Sunday, February 8, 2015

Digital Humanities



Depending on whom you ask, there are a finite number of plots in literature. This number, whether 2, 7, 20, or 36, includes plots such as “rags to riches,” “the quest,” “revenge,” “temptation,” and “deliverance.” These plots have traditionally been determined by analyzing literature and searching for common themes. Georges Polti, for example, drew from the work of Carlos Gozzi to classify 36 plots by analyzing Greek and French texts. Christopher Booker, in his book The Seven Basic Plots, used analytical psychology to describe what he believed to be the seven plots and their psychological meaning.
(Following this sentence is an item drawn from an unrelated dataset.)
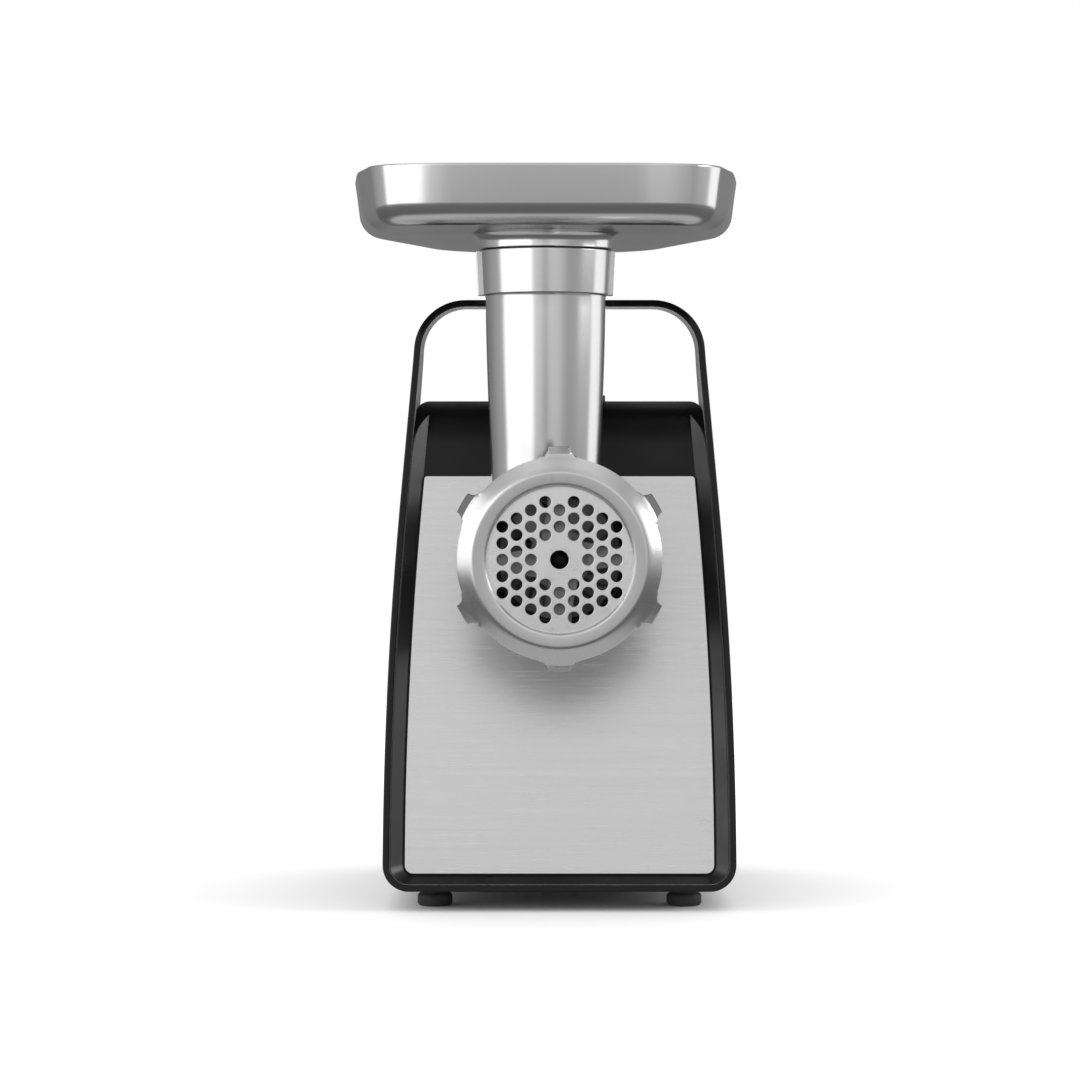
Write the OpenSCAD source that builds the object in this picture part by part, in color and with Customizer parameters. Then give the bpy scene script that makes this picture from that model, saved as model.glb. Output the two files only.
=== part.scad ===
// Electric meat grinder with a wrap-round front band that rises into a carrying handle.
// Z is up, the grinding outlet faces -Y, and the origin lies on the table under the body.

/* [Body] */
// Half width of the body at its foot
body_half = 74; // [68:0.5:84]
// Depth of the body from the front lip to the rear wall, at the table
body_depth = 190; // [186:1:230]
// Height of the top of the housing above the table
body_top = 214.2; // [212:0.2:224]
// Wall thickness of the housing and the fascia
wall = 2.6; // [2:0.1:3.2]
// Backward lean of the front, in degrees
lean = 8.3; // [7:0.1:9]
// Radius of the lower corners, seen from the front
foot_corner = 11; // [9.5:0.5:16]
// Radius of the upper corners of the housing
top_corner = 6; // [4:0.5:7]

/* [Band and handle] */
// Thickness of the band
band_t = 2.9; // [2.4:0.1:3.4]
// Height of the top of the handle
handle_top = 257.1; // [250:0.5:262]
// Outer radius of the handle's corners
handle_corner = 22; // [16:0.5:28]
// Depth of the handle at its top, front to back
handle_depth = 23; // [16:0.5:30]
// How far behind the middle of the body the band ends, negative is in front
band_back = -14; // [-20:0.5:-8]

/* [Front panel] */
// Depth of the panel's face behind the front lip
panel_depth = 4.6; // [3.5:0.1:6]
// Thickness of the steel panel
panel_t = 0.8; // [0.5:0.1:1.2]
// Height of the panel's upper edge
panel_top = 182.4; // [178:0.2:188]
// Distance from the outside of the band to the panel's side edge
panel_inset = 9.2; // [8.4:0.1:11]

/* [Feet] */
// Height of the rubber feet
foot_h = 8.2; // [6:0.1:10]
// Radius of a foot
foot_r = 7.4; // [6:0.1:9]
// Half spacing of the feet across the body
foot_x = 52.8; // [44:0.2:55]

/* [Grinding head] */
// Height of the screw's axis above the table
axis_z = 149; // [148:0.5:151]
// Radius of the hole plate
plate_r = 31; // [30.5:0.1:31.5]
// Thickness of the hole plate
plate_t = 5; // [4:0.1:6]
// Radius of each hole in the plate
plate_hole_r = 2.3; // [1.5:0.1:2.6]
// Spacing of the holes
plate_pitch = 6.45; // [6.2:0.05:6.5]
// Front face of the ring nut, in front of the middle of the body
nut_front = 196; // [192:1:204]
// Radius of the ring nut between its lugs
nut_r = 40.3; // [39:0.1:42]
// Radius over the lugs at the back of the ring nut
lug_r = 44.6; // [43:0.1:47]
// Inner radius of the barrel
barrel_r = 25.2; // [24:0.1:26]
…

With a possible sample size as large as every book ever written, one major problem with identifying these plots is sample bias. Would Polti have drawn different conclusions had he analyzed Chinese texts and Native American oral stories? Is it possible that the basic plots are regional, rather than universal? Have new plots ever emerged alongside new technologies or political developments?

Recently, perhaps solving this problem, the task of classifying these basic plots has been outsourced to computers. Matthew Jockers, a University of Nebraska professor working in the field of “digital humanities,” used high-powered computers to analyze more books than any one person could read to identify six basic plots. Or seven, depending on which texts the computer selected at random. Even computers can’t solve the problem of sampling bias it would seem.
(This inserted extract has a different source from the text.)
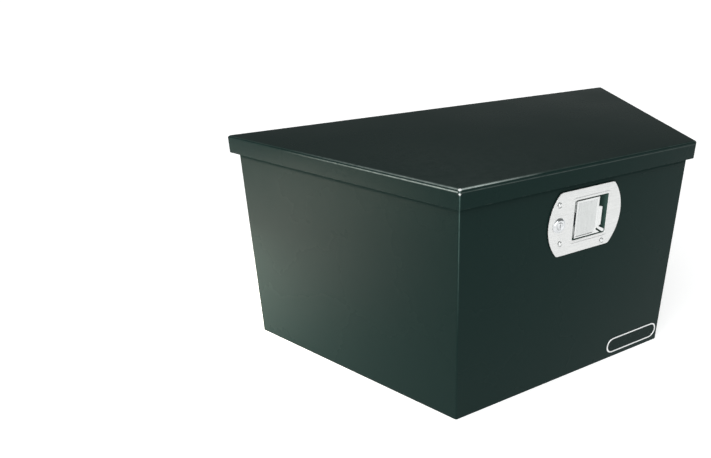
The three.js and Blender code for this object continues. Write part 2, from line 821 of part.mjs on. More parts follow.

Jockers’ computers, although he has yet to release the technical details of the process, rely on sentiment changes in a story to create a classic “plot graph” of the rise and fall of events. Being a computer, such sentiment changes must necessarily be related to the physical words on the page, so one possibility is analyzing the frequency of positive and negative adjectives and adverbs to determine the overall mood of a passage. This reveals another potential flaw in the process - since a computer is analyzing the text, rather than reading, an author’s intentions may be misinterpreted.

Assigning a computer to this task raises a number of questions. Is it even possible for a computer to replace human analysis within the field of HUMAnities? Statistical analysis and data mining can only go so far when the data is being gathered by a machine that has no understanding of the data is gathering. Analyses such as these can provide valuable insight into literary analysis, to be sure, but unless the target audience, ie a human, is involved, there will invariably be error.

Another question is why does this even matter in the first place? Is this just a case of the human tendency to create classifications, even when there are none? Given the large discrepancies between the assertions (Tolstoy’s 2 to Polti’s 36), it’s fairly apparent that the determined number of plots will vary depending on how specific one wants to be. Plots can be similar in a number of ways, but it is up to the individual to decide how similar plots must be before they constitute one universal Plot.

There can be an infinite number of plots, one for each story. There can be one plot, a story in which something or nothing happens. The irony of using a computer to attempt to solve this problem is that it is a problem created by and for people – a meaningless question with no, or infinite, answers.